• INFORMATION SHOWN:
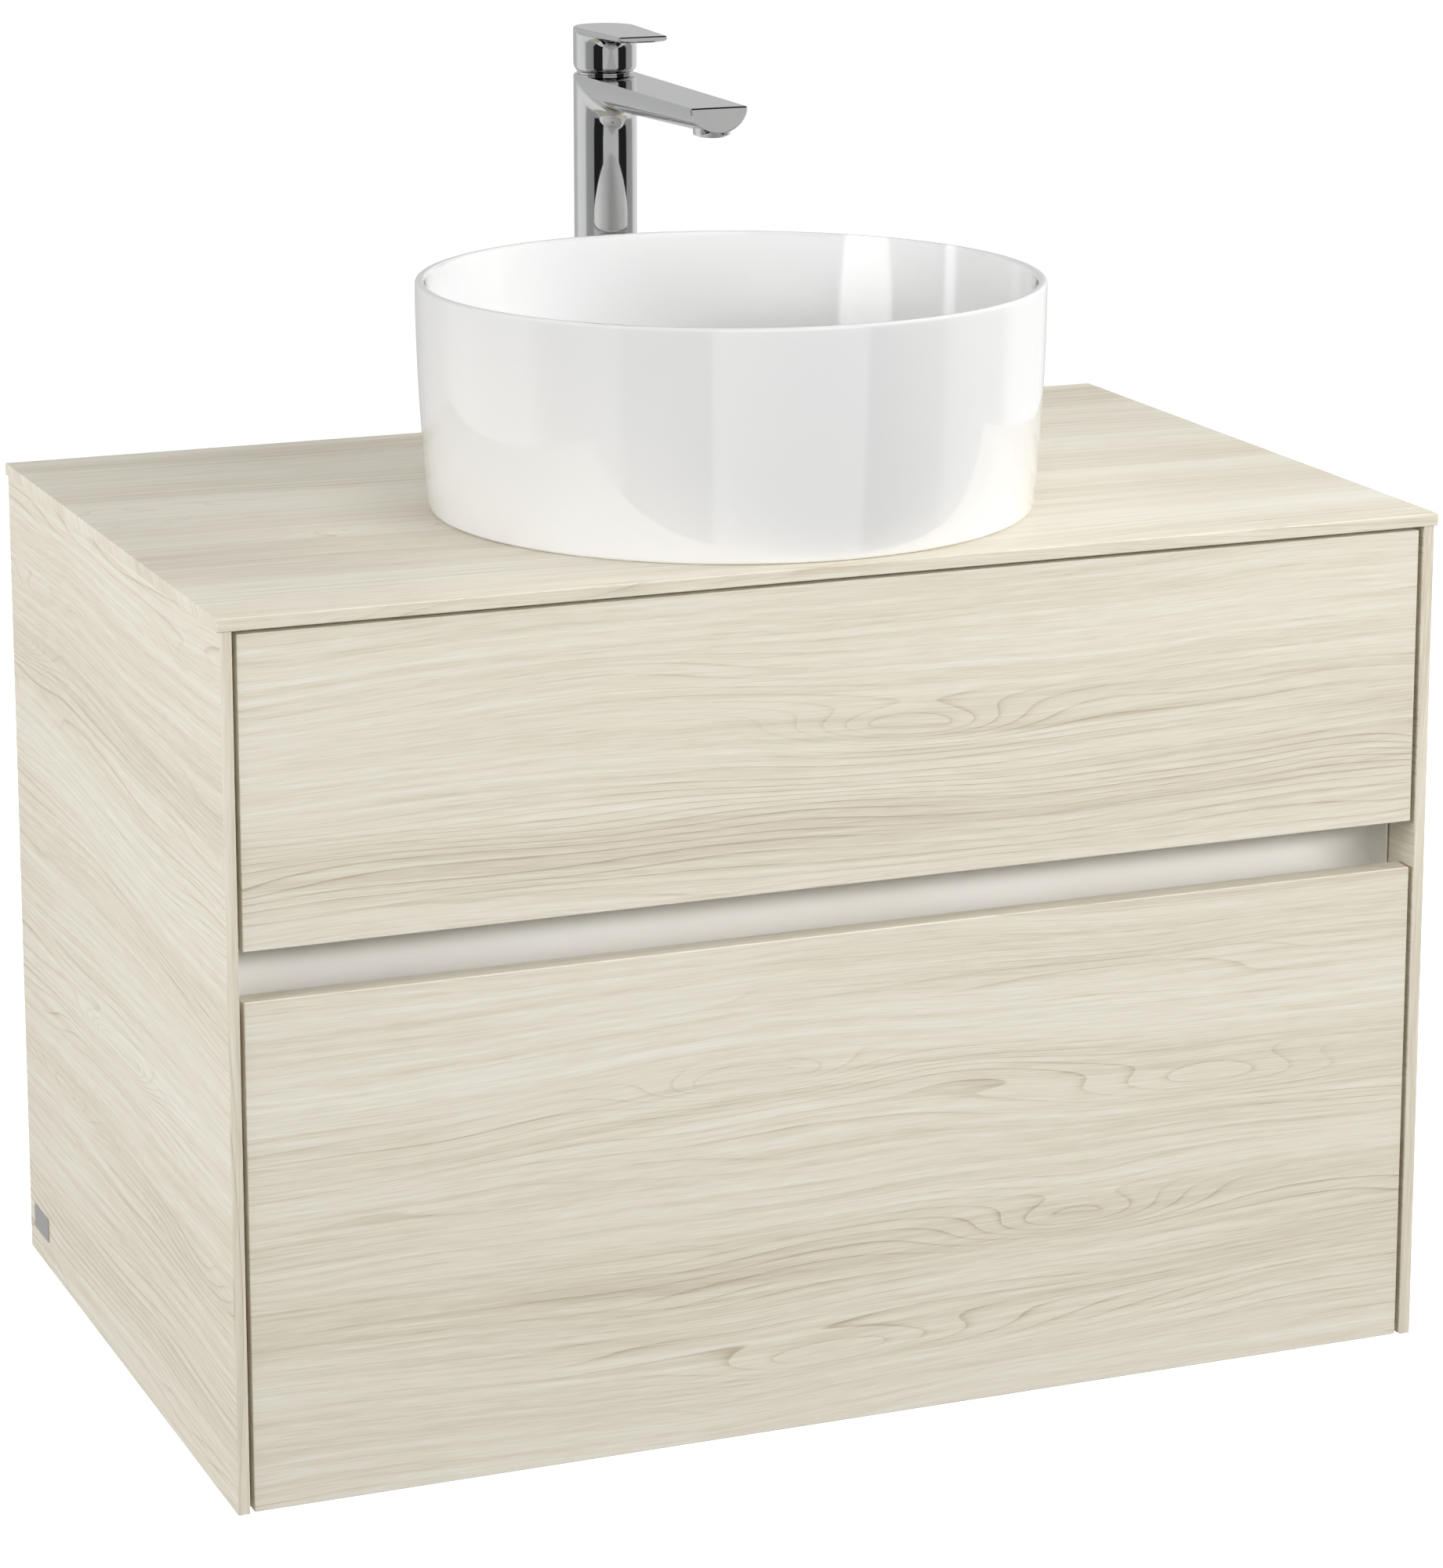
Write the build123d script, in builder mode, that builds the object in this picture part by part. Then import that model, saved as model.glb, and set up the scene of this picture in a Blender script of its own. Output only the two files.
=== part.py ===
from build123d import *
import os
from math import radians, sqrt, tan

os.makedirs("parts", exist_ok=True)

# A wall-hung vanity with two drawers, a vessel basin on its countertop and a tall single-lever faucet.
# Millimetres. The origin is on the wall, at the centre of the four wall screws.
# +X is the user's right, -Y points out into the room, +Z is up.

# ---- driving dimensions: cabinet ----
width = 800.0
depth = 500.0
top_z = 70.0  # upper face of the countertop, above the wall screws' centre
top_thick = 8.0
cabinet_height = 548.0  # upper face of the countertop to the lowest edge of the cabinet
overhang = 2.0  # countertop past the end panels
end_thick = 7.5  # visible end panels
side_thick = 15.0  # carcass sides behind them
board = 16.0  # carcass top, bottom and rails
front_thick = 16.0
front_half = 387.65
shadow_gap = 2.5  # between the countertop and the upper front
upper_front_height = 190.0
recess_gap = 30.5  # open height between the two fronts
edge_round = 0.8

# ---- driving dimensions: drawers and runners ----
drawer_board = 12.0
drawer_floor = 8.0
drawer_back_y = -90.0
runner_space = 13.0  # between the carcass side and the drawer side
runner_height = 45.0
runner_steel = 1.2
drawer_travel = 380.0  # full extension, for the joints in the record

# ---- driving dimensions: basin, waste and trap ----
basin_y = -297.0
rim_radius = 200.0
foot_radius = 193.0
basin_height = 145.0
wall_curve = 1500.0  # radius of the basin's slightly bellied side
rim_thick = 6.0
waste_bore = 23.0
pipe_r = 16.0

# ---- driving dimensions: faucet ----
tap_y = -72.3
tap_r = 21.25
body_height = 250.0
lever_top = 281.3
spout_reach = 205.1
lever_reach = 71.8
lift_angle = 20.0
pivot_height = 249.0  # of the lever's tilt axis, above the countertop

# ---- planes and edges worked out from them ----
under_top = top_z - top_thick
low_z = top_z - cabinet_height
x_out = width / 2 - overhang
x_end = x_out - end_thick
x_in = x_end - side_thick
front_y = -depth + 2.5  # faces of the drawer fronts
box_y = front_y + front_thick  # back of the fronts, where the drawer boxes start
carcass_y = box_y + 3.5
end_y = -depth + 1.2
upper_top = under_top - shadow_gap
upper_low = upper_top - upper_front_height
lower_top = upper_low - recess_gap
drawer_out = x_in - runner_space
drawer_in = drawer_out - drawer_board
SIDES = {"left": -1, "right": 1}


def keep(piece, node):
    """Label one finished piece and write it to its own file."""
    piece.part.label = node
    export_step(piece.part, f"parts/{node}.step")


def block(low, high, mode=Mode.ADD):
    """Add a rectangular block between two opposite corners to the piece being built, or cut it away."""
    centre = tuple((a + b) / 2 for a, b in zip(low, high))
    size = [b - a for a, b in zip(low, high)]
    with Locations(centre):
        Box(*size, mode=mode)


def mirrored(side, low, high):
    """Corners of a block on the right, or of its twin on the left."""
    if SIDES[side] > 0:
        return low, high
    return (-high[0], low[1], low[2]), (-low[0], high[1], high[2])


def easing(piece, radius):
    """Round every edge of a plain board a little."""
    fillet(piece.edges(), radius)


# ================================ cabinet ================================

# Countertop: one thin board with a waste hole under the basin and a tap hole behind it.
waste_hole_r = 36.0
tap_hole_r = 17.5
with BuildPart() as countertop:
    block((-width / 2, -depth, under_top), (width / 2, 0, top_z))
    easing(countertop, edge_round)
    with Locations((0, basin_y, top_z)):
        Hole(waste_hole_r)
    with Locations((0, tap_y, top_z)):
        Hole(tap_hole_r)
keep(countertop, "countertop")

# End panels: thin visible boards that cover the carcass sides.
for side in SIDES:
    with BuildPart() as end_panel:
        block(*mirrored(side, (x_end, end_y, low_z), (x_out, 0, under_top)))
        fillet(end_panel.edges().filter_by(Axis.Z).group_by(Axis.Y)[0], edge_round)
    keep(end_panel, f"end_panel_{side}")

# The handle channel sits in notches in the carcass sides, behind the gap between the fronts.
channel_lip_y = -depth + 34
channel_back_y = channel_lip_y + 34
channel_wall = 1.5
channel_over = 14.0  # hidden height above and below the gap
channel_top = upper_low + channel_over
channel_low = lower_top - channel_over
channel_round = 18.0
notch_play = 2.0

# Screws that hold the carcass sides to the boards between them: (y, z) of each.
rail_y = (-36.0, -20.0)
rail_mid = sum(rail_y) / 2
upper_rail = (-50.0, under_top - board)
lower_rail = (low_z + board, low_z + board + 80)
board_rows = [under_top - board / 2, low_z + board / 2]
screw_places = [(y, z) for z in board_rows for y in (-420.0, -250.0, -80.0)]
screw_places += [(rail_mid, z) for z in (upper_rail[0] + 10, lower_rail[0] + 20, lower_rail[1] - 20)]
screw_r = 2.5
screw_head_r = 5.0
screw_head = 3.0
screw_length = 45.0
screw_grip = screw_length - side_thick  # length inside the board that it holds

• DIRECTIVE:
Give back exactly the material above from its opening line to the line bearing "# +X is the".

• ANSWER TO THIS PROBLEM:
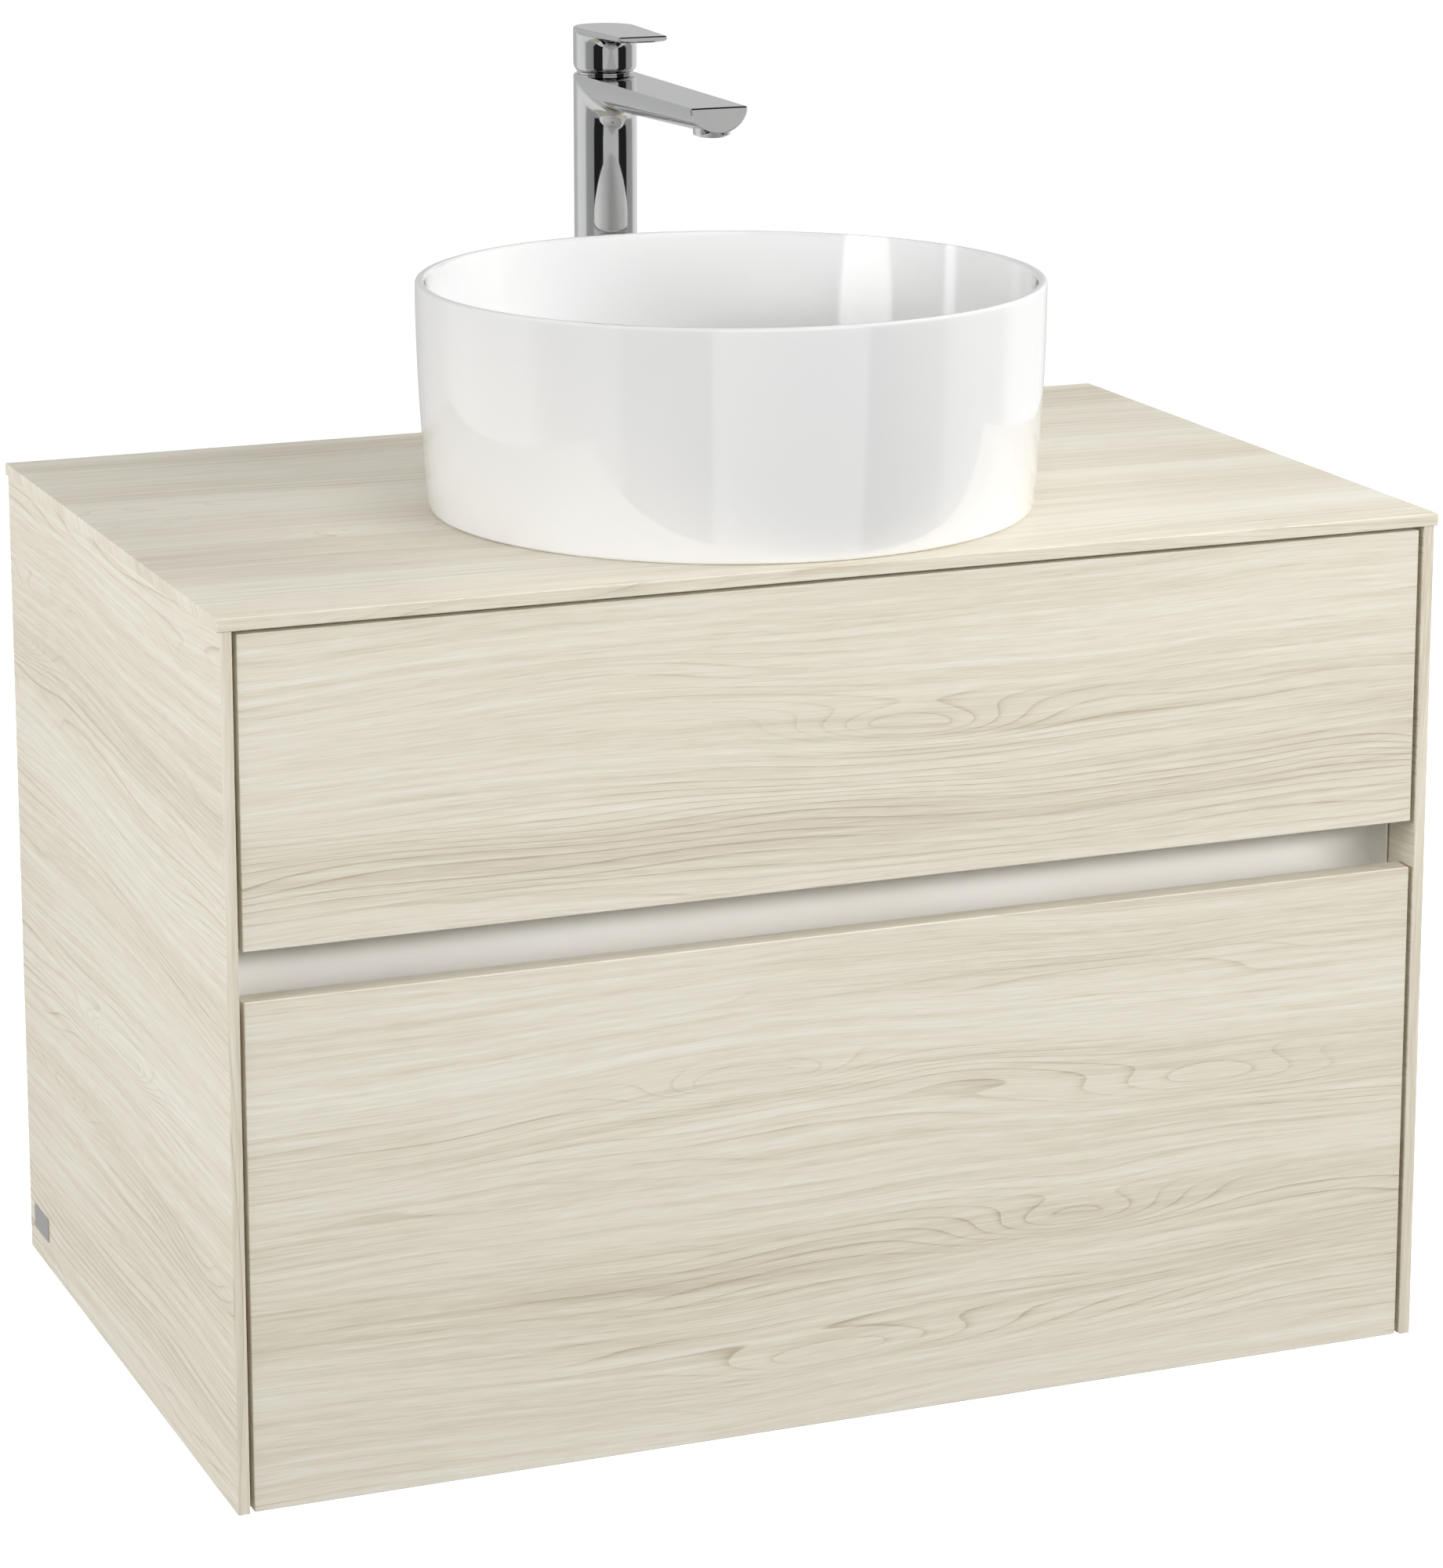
Write the build123d script, in builder mode, that builds the object in this picture part by part. Then import that model, saved as model.glb, and set up the scene of this picture in a Blender script of its own. Output only the two files.
=== part.py ===
from build123d import *
import os
from math import radians, sqrt, tan

os.makedirs("parts", exist_ok=True)

# A wall-hung vanity with two drawers, a vessel basin on its countertop and a tall single-lever faucet.
# Millimetres. The origin is on the wall, at the centre of the four wall screws.
# +X is the user's right, -Y points out into the room, +Z is up.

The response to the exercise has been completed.